Conversely, when the dataset is not linear separable, we got four different types:
- \(y^{(i)} = 1\) and \(x^{(i)} > 0\)
- \(y^{(i)} = 1\) and \(x^{(i)} < 0\)
- \(y^{(i)} = 0\) and \(x^{(i)} > 0\)
- \(y^{(i)} = 0\) and \(x^{(i)} < 0\)
So its derivative will keep changing and the loss function must get a minimum point.
Sub Problem (c)
i
Do NOT work. Because changing the learning rate doesn't change the fact that the the logistic regression doesn't converges on a linear separable dataset.
ii
Yes, because as the time goes, the error of \(\theta\) will be limited as we can tolerance.
iii
Do NOT work. Linear scaling is the same way with multiple a real number to \(\theta\), doesn't change the properties of the model and the dataset.
iv
When adding a \(L_2\) regularization, the derivative of loss function becomes: (Set the const of \(L_2\) regularization is 1/2) \[ \frac{\partial J}{\partial \theta} = x_j^{(i)}(y^{(i)} - g(\theta^Tx)) + \theta_j \] So the update of \(\theta_j\) is: \[ \theta_j = (1 - \alpha)\theta_j - \alpha x_j^{(i)}(y^{(i)} - g(\theta^Tx)) \] It can prevent the arbitrary scaling. So it does work.
We can adjust the weight of the regularization term to promise the scaling is not arbitrary.
v
Yes, adding noise term could make the model converges.
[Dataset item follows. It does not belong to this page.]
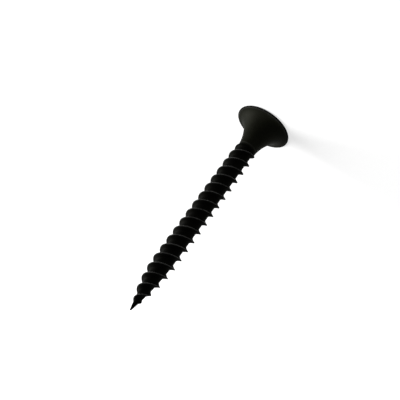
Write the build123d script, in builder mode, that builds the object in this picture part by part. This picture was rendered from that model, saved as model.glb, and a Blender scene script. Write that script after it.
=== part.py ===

Just have to make sure to keep the \(\theta\) not arbitrary scaling.
Sub Problem (d)
Problem 2
This problem tends to make us understand more that the output of logistic regression is the empirical probability of the training set (NOT only because the sigmoid function output a value between 0 and 1)
Sub Problem (a)
As the problem says, the parameter \(\theta\) is maximum likelihood parameter, so we calculate \(\theta\) : \[ \begin{align*} \ell(\theta) &= \sum_{i = 1}^{m}y^{(i)}log(h(x^{(i)})) + (1 - y^{(i)})log(1 - h(x^{(i)})) \\ &= \sum_{i = 1}^{m}-y^{(i)}log(1 + e^{-\theta^Tx}) + (1 - y^{(i)})log(\frac{e^{-\theta^Tx}}{1 + e^{-\theta^Tx}}) \\ &= \sum_{i = 1}^{m}-y^{(i)}log(1 + e^{-\theta^Tx}) + (1 - y^{(i)})(-\theta^Tx) - (1 - y^{(i)})log(1 + e^{-\theta^Tx})\\ &= \sum_{i = 1}^{m}(1 - y^{(i)})(-\theta^Tx) + log(1 + e^{-\theta^Tx}) \\ \frac{\partial \ell}{\partial \theta_j} &= \sum_{i = 1}^{m}(1 - y^{(i)})(-x_{j}^{(i)}) + (1 - g(\theta^Tx))x_{j}^{(i)}\\ &= \sum_{i = 1}^{m}x_{j}^{(i)}(y^{(i)} - g(\theta^Tx)) \end{align*} \] Let j = 0 (because the problem sets \(x_{0}^{(i)}=1\)), then we got: \[ \sum_{i = 1}^{m}(y^{(i)} - g(\theta^Tx)) = 0 \] So we proof the problem.
Sub Problem (b)
The conclusion is NOT TRUE.
We set (a,b) equals to (0.5,1) , so we got : \[ \sum_{i \in I_{a,b}}I(y^{(i)} = 1) = |\{i \in I_{a,b}\}| \] But \[ \sum_{i \in I_{a,b}}P(y = 1|x;\theta) < |\{i \in I_{a,b}\}| \] So the formula can't set up.
Sub Problem (c)
After adding \(L_2\) regularization, calculating the maximum likelihood,we got: \[ \sum_{i = 1}^{m}(g(\theta^Tx) - y^{(i)})x_{j}^{(i)} + \lambda\theta = 0 \] that means: \[ \sum_{i = 1}^{m}P(y = 1|x;\theta) + \lambda\theta = \sum_{i = 1}^{m}I\{y^{(i)} = 1\} \] So the formula can't set up.
Problem 3
This problem lets us explore the connection between MAP(maximum a posteriori estimation) and MLE(maximum likelihood estimation), and how to choose prior distribution over \(\theta\).
Sub Problem (a)
\[ \begin{align*} \theta_{MAP} &= arg\,max_\theta\; p(\theta|x,y)\\ p(\theta|x,y) &= \frac{p(\theta,x,y)}{p(x,y)} = \frac{p(y|x,\theta)p(\theta,x)}{p(x,y)} = \frac{p(y|x,\theta)p(\theta|x)p(x)}{p(x,y)} \\ &= p(y|x,\theta)p(\theta|x) = p(y|x,\theta)p(\theta) \end{align*} \]
So we finish the prove.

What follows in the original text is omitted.